If sectional hostility had been engendered by
dissimilarity of institutions, and by a mistaken idea of moral
responsibilities, and by irreconcilable creeds--if the family could no
longer live and grow harmoniously together--by patriarchal teaching
older than Christianity, it might have been learned that it was better
to part, to part peaceably, and to continue, from one to another, the
good offices of neighbors who by sacred memories were forbidden ever to
be foes. The nomination of the members of the commission was made on the
25th of February--within a week after my inauguration--and confirmed by
Congress on the same day. The Commissioners appointed were Messrs. A. B.

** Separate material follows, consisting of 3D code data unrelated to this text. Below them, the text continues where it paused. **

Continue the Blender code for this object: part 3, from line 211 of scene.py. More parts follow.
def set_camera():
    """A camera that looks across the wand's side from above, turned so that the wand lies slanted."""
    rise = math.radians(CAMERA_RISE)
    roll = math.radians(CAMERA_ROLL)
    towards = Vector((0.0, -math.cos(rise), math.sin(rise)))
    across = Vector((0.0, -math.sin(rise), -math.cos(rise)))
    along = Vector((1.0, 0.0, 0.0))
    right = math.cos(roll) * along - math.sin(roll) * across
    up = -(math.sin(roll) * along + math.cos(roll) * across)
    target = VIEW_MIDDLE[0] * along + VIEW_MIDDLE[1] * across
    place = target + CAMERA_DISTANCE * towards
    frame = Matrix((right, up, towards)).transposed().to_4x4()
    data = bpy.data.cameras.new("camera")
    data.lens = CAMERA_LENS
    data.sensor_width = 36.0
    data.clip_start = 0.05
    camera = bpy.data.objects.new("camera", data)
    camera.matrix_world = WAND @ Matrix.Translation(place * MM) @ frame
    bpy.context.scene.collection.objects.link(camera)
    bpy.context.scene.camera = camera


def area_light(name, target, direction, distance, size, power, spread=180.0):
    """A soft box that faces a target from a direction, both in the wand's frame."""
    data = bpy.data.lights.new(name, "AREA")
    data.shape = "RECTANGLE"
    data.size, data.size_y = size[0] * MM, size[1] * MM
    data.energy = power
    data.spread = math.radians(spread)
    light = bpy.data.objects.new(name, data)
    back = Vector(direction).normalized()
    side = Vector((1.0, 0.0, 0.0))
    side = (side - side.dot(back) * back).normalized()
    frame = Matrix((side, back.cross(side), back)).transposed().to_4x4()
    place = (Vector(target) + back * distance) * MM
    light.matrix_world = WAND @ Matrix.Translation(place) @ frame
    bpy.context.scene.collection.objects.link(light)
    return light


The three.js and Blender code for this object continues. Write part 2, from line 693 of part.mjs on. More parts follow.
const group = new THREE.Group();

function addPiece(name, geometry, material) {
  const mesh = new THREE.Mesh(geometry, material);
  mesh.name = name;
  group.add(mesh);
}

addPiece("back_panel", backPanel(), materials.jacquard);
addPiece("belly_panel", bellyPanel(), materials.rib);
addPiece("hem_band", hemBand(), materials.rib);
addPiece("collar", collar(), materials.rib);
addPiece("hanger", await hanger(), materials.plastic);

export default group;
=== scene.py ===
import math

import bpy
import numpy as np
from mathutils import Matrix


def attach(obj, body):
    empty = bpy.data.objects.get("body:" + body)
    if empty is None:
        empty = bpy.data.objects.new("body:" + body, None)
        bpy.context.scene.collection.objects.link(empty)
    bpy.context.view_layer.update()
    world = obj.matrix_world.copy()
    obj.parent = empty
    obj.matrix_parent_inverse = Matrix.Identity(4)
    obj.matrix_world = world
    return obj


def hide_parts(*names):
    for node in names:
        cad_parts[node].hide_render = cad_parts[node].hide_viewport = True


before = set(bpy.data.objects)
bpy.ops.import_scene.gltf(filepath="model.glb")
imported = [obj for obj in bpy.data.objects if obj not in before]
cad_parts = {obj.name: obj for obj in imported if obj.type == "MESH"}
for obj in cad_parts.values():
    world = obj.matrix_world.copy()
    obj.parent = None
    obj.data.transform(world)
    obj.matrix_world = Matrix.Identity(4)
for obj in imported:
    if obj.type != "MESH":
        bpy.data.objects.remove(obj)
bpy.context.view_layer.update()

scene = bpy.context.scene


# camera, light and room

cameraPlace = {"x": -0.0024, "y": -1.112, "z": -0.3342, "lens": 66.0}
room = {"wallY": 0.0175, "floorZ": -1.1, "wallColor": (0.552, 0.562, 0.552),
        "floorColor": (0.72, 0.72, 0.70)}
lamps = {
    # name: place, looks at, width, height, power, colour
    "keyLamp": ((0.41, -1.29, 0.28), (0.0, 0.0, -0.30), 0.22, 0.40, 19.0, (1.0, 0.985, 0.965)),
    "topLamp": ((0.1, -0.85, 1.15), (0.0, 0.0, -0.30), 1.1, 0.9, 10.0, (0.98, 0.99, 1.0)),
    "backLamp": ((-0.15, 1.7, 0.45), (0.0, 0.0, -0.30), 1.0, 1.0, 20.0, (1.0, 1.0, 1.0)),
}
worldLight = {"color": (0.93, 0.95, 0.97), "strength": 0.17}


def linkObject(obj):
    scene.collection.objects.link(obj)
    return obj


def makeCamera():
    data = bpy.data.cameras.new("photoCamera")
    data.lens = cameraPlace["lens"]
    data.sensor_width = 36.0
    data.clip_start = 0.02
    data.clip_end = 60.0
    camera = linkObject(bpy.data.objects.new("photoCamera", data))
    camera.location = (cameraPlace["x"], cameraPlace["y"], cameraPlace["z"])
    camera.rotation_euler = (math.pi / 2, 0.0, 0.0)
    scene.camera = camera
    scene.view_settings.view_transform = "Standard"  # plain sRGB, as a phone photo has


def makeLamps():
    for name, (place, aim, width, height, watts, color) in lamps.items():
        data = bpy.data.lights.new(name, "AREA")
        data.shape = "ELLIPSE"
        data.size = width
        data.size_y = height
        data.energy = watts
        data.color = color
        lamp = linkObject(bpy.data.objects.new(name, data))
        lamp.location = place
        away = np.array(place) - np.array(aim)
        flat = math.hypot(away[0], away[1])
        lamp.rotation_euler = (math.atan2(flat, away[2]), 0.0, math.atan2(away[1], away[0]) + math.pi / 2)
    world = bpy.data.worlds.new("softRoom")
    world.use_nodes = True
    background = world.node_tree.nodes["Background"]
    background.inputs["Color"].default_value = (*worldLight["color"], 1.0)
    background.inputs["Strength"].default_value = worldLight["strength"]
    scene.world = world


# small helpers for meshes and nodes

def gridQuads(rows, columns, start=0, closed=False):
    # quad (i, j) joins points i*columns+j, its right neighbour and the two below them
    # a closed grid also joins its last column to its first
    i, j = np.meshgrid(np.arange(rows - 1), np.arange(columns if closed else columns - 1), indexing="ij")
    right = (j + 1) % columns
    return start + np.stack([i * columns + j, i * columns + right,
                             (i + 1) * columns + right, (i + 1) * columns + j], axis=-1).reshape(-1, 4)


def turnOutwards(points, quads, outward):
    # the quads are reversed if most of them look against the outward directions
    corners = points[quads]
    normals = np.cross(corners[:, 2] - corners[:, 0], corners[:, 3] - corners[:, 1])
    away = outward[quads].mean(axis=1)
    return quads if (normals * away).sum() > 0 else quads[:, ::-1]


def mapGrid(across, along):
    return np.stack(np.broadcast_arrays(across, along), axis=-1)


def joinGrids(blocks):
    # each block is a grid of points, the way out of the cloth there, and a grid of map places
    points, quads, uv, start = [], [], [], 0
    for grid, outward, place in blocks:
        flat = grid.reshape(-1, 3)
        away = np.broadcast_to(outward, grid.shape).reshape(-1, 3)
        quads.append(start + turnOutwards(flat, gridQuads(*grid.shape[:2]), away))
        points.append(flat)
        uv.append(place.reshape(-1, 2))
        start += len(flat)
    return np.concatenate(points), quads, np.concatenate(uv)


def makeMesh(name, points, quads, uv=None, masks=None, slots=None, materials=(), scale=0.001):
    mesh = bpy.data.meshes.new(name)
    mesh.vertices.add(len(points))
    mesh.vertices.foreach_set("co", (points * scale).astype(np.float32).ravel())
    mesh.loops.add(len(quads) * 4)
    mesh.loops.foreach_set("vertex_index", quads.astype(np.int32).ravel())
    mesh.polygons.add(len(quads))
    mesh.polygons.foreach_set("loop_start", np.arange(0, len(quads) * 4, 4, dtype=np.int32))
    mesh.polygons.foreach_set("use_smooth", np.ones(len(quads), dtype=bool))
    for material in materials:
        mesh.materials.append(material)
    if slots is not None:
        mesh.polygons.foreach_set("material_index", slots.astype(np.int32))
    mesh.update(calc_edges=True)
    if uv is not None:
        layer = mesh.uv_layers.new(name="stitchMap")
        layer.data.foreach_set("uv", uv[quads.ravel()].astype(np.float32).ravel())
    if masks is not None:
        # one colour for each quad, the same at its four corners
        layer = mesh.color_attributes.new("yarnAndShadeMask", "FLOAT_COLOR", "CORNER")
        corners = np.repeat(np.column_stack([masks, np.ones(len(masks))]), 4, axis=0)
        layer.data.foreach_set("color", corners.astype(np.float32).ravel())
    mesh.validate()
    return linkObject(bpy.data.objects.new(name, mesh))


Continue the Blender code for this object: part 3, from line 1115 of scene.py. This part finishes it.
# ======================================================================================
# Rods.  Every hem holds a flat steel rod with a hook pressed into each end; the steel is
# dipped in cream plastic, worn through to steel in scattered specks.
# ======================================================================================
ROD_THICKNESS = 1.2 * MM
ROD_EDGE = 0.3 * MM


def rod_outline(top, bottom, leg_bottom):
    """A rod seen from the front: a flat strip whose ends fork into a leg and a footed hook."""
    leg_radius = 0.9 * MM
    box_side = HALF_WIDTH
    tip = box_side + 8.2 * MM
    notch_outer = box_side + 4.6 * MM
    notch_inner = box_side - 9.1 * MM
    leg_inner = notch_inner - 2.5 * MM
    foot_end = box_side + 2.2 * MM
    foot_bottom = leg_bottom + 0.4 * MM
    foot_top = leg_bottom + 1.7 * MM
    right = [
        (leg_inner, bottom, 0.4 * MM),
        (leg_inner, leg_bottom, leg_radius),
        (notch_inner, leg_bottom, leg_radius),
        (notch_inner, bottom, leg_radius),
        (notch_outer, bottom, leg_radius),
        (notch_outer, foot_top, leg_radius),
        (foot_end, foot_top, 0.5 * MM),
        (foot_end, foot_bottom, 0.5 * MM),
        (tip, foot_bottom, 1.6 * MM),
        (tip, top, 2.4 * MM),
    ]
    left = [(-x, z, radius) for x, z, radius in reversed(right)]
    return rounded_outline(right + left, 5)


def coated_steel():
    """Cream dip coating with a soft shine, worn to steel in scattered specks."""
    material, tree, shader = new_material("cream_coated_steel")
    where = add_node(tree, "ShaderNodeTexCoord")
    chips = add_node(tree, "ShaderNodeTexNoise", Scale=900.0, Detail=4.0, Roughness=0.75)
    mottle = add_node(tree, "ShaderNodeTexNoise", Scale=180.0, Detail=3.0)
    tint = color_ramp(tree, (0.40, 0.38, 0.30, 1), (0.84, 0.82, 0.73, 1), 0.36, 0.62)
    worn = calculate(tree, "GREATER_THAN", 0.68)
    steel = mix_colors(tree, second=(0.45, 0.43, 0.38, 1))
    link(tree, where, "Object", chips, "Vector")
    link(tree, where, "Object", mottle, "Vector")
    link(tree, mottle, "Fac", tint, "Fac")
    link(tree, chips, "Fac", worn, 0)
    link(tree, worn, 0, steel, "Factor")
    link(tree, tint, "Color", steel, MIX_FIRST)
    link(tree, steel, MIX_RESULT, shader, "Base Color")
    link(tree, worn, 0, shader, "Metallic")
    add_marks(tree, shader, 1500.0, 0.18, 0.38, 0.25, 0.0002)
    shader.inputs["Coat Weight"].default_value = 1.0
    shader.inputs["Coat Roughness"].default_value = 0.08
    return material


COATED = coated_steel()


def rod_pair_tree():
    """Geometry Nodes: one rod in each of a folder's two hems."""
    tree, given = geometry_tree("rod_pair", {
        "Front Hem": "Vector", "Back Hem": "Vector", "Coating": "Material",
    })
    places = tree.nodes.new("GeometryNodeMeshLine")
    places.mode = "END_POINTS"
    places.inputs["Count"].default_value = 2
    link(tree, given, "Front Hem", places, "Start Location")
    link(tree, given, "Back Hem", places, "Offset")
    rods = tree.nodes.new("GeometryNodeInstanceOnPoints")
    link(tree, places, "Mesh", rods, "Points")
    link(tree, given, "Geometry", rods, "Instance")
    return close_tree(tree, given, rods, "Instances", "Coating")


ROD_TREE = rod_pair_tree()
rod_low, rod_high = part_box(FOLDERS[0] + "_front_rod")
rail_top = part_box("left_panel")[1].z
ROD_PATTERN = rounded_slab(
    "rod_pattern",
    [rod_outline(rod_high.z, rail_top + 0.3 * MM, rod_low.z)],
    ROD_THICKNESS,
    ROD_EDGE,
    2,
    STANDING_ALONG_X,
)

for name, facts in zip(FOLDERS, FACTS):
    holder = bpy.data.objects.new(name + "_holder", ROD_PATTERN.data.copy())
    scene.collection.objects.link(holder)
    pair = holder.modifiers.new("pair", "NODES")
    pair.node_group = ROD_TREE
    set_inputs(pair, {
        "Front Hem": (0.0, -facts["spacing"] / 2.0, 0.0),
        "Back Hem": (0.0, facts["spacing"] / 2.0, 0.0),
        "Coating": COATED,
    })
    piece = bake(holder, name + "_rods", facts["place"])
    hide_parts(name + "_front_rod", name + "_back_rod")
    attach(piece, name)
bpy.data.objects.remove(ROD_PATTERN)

Roman, of Louisiana; Martin J. Crawford, of Georgia; and John Forsyth,
of Alabama. Mr. Roman was an honored citizen, and had been Governor of
his native State. Mr. Crawford had served with distinction in Congress
for several years. Mr. Forsyth was an influential journalist, and had
been Minister to Mexico under appointment of Mr. Pierce near the close
of his term, and continued so under that of Mr. Buchanan. These
gentlemen, moreover, represented the three great parties which had
ineffectually opposed the sectionalism of the so-called "Republicans."
Ex-Governor Roman had been a Whig in former years, and one of the
"Constitutional Union," or Bell-and-Everett, party in the canvass of
1860. Mr. Crawford, as a State-rights Democrat, had supported Mr.